Rebecca O’Connell was a debut novelist with the release of MYRTLE OF WILLENDORF (Front Street, 2000). This interview was conducted via email in October-November 2000.
What kind of reader were you as a child? What were your favorite books?
I was an avid reader. My parents love to read, and I learned by their example. In elementary school, I loved the Oz books by L. Frank Baum. I read the whole original series. In seventh and eighth grades, I read everything I could find by Madeline L’Engle.
Who are some of your favorite authors today?
Francesca Lia Block, M.E. Kerr, Stephen King, E. L. Konigsburg, lots of others.
Did you begin writing early or were you a late bloomer?
Both; I’ve been writing since I was about six years old, but It wasn’t until four years ago, when I was 28, that I articulated the goal of writing a book and began working on it.
What inspired you to write for young adults?
Adolescence is an emotionally intense time of life, and adolescents are emotionally intense people. Also, no one tells you that adolescence lasts til you’re about thirty. I took a class on adolescence when I was in college. At the time I thought, good; I’m almost done with this. Ha! It lasted, like, ten more years.
Can you tell us a little bit about your path to publication?
I had always heard that in researching where to send a manuscript, you should look for a publisher who is publishing books like yours, and furthermore, for your manuscript even to be considered, it must be completely unique.
When I read THE FACTS SPEAK FOR THEMSELVES by Brock Cole, published by Front Street Books, I knew I wanted MYRTLE to go to Front Street.

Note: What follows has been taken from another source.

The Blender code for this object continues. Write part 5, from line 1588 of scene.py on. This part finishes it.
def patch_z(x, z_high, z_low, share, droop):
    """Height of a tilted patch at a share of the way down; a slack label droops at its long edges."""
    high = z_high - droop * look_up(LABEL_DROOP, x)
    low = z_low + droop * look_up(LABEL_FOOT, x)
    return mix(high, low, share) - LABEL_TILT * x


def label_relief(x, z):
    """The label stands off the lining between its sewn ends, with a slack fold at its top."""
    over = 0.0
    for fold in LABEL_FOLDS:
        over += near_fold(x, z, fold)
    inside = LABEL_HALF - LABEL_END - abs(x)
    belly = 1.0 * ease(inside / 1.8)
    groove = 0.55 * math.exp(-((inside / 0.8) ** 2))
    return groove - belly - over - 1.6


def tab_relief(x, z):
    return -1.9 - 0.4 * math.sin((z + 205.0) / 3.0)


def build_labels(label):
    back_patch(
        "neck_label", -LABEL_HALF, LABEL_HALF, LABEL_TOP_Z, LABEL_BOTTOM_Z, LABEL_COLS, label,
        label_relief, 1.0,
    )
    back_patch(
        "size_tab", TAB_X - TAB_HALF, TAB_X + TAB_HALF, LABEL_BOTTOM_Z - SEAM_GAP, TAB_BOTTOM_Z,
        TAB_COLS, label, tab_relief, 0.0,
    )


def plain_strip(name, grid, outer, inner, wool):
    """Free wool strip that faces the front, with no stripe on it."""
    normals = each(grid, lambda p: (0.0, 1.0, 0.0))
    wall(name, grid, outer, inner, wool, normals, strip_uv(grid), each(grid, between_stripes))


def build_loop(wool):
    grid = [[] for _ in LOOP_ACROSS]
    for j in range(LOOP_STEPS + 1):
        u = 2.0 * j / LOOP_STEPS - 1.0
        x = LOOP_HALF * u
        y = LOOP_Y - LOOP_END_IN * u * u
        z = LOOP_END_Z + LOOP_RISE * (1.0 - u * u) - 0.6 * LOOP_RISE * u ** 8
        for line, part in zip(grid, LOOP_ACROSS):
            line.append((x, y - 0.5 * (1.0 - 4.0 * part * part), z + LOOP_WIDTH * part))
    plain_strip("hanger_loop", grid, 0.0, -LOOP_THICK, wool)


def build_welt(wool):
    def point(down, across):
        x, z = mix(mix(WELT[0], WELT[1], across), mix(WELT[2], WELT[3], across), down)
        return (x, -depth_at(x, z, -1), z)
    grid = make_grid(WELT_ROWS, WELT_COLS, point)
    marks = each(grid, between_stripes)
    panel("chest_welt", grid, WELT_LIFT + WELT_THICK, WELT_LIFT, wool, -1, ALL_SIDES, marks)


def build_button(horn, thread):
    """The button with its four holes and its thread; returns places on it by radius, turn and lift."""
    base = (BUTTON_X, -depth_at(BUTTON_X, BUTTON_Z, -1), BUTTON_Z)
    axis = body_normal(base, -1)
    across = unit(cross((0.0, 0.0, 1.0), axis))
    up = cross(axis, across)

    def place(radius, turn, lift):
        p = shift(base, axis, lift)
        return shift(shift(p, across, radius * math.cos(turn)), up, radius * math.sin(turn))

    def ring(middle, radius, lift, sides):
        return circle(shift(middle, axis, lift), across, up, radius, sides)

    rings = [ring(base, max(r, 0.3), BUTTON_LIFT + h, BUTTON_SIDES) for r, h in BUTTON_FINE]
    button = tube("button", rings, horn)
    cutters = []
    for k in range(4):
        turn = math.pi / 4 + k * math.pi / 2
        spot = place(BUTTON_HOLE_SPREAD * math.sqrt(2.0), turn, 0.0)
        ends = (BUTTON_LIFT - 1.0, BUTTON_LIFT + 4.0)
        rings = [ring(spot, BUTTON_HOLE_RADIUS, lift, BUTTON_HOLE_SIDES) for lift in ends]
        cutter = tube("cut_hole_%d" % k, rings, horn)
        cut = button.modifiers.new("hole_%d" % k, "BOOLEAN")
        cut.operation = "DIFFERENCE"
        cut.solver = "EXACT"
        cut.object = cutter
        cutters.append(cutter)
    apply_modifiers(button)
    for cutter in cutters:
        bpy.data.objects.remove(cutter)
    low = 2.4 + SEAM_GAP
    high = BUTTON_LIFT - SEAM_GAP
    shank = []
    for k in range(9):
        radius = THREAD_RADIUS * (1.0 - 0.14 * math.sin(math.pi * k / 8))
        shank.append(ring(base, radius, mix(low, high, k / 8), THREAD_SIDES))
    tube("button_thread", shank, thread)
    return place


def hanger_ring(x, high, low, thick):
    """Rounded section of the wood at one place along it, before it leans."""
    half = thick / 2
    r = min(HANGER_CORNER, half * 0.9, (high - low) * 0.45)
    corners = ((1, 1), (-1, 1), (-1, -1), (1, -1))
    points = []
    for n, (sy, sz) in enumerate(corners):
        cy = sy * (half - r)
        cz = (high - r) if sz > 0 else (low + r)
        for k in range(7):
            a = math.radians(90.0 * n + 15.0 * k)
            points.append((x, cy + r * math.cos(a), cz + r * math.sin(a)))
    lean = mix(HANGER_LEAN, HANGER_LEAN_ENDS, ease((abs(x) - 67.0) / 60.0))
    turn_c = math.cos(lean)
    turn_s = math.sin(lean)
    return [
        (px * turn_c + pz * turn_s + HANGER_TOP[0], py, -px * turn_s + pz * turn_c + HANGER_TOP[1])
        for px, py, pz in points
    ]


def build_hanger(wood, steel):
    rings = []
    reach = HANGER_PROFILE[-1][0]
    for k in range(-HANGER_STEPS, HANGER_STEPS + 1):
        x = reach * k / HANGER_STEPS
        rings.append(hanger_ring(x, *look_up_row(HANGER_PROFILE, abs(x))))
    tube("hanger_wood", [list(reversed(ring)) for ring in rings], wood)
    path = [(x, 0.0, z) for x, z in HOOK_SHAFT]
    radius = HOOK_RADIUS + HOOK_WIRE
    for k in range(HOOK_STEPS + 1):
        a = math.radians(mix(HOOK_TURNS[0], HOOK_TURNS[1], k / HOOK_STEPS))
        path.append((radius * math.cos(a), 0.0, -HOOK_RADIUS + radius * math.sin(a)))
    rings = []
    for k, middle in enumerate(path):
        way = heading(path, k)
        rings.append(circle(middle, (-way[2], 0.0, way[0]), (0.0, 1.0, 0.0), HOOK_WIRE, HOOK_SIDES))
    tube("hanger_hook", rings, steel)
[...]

THE FACTS SPEAK FOR THEMSELVES is a compulsively readable story addressing some very weighty themes — death and child abuse among them. As serious as the themes are, they never overshadow the story, and the story itself provoked a very strong emotional reaction in me.
MYRTLE doesn’t deal with death or child abuse; however, it does include serious themes, and I like to believe it is also compulsively readable and will provoke strong emotional reactions. I sent the manuscript to Front Street early in October, 1998. The day before Halloween, I got a call from Stephen Roxburgh, President and Publisher of Front Street. I was so excited to hear from him, I temporarily lost my power of speech.
What are the greatest challenges to you as an author?
Getting ideas. Other people in my writing group talk about long lists they have of ideas for future novels. I come up with, maybe, one every other year. It’s frustrating.
What do you love about it?
I love the idea of sharing something — this story — with someone out there I’ve never even met. I know the intense pleasure I get from reading a good story, and I love the possibility that my story could bring that feeling to someone reading it. (It’s hard to talk about this without sounding dopey.)
In your novel MYRTLE OF WILLENDORF, Myrtle along with Jada and Margie are in three very different places with regard to their visions of beauty and self-image. Did you design the novel around these three girls or did their personalities emerge as you made your way through the plot?
Their personalities emerged little by little as the story progressed.
What is it like, being a first-time YA novelist in 2000?
It’s great. The response to MYRTLE OF WILLENDORF has been warm and wonderful. I’ve spoken to school groups as well as groups of writers and teachers, and the feedback I’ve gotten is very positive. Paganism, sexuality, self-destructive-tendancies are all themes addressed in the novel, and I thought maybe someone somewhere might object. So far, no one has.
What do you think of the current state of YA fiction?
YA fiction is getting better and better. I keep reading new YA novels that knock my socks off.
What changes, if any, would you like to see?
I’d like to see the really big bookstores stock more hardcover YA fiction. I’d like big, humongous book budgets for school libraries and for the YA collections in public libraries.
What kinds of reactions to your work have you gotten from young readers?
A college freshman said that she found herself thinking about MYRTLE OF WILLENDORF long after she finished the book. Others have said that they liked the parts of the book about Goddess worship; they are interested in women’s spirituality and enjoyed reading about it in this story.
What’s up next for your fans?
What a flattering question! Supposing the existence of Rebecca O’Connell fans, I would tell them that I am still writing and hope to complete another YA novel someday soon.